To fix this issue, this commit instead introduces the ability to explicitly transition to a specific target AppArmor profile. This allows us to perform the transition before we set the NO_NEW_PRIVS flag and thus make them both work together. There are two downsides to this:

- NO_NEW_PRIVS must be set at a much later point in time, namely
  after the sandbox has been constructed and the new profile has
  been changed to. While we could switch to the profile at a much
  earlier point in time, this would require the target profile to
  grant permissions required to construct the sandbox. We cannot use
  AppArmor's "change_onexec" transition either: even if we set the
  transition up while NO_NEW_PRIVS is not yet effective, the profile
  switch on exec is going to be denied anyway.

- In order to allow switching the profile, we need to have a
  writable "/proc". This is required such that we can effect the
  transition via a write to "/proc/self/attr/apparmor/current".

Neither of these downsides should be a problem though: NO_NEW_PRIVS' main intent is to avoid granting new privileges on execve(2), which it still does given that execve(2) is the last step. And "/proc" being writable shouldn't matter much when a pid namespace is in use.

Implement AppArmor profile switching via a new "--apparmor-profile" switch and document it.

Signed-off-by: Patrick Steinhardt [email protected]

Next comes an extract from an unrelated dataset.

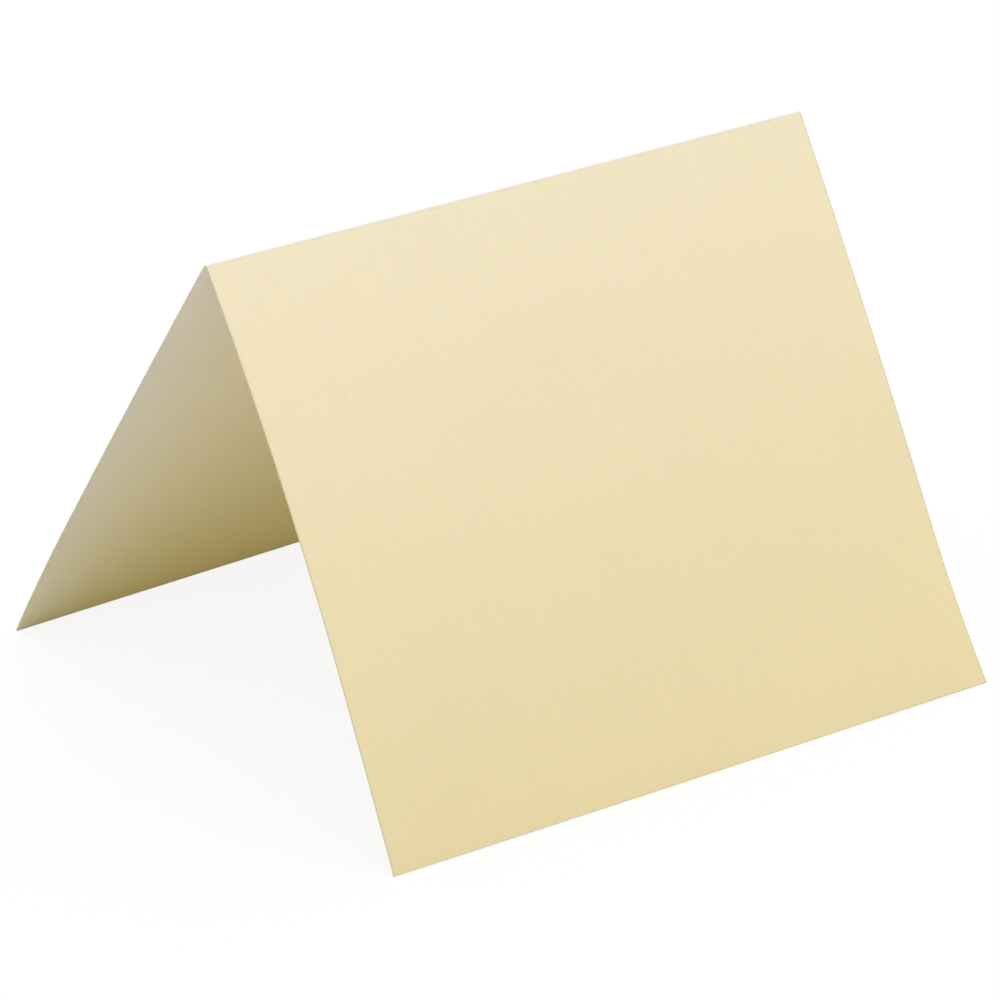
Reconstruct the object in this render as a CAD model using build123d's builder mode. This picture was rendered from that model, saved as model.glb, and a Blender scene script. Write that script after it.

pks-t avatar May 24 '21 17:05 pks-t

While this could be solved by granting the bwrap profile itself full permissions to everything on the system and then only use stacked transitions, this feels overly dangerous

Do you mean using bwrap within permissive apparmor profile is dangerous and with no profile at all it isn't?

especially considering that bwrap is typically installed setuid.

Typically where? Debian stable has it as setuid but current testing has switched to non-setuid bwrap. Other most popular distro used non-setuid bwrap already.

Maryse47 avatar May 25 '21 14:05 Maryse47

On Tue, May 25, 2021 at 07:27:07AM -0700, Maryse47 wrote:

this feels overly dangerous especially considering that bwrap is typically installed setuid.

Like where? Debian stable has it as setuid but current testing has switched to non-setuid bwrap. Other most popular distro used non-setuid bwrap already.

Fair enough, that statement may have been overly general and was based on a knowledge gap on my side. I still think it's useful to manually specify an AppArmor profile transition such that one can easily specify the profile under which the contained process should be running in the end.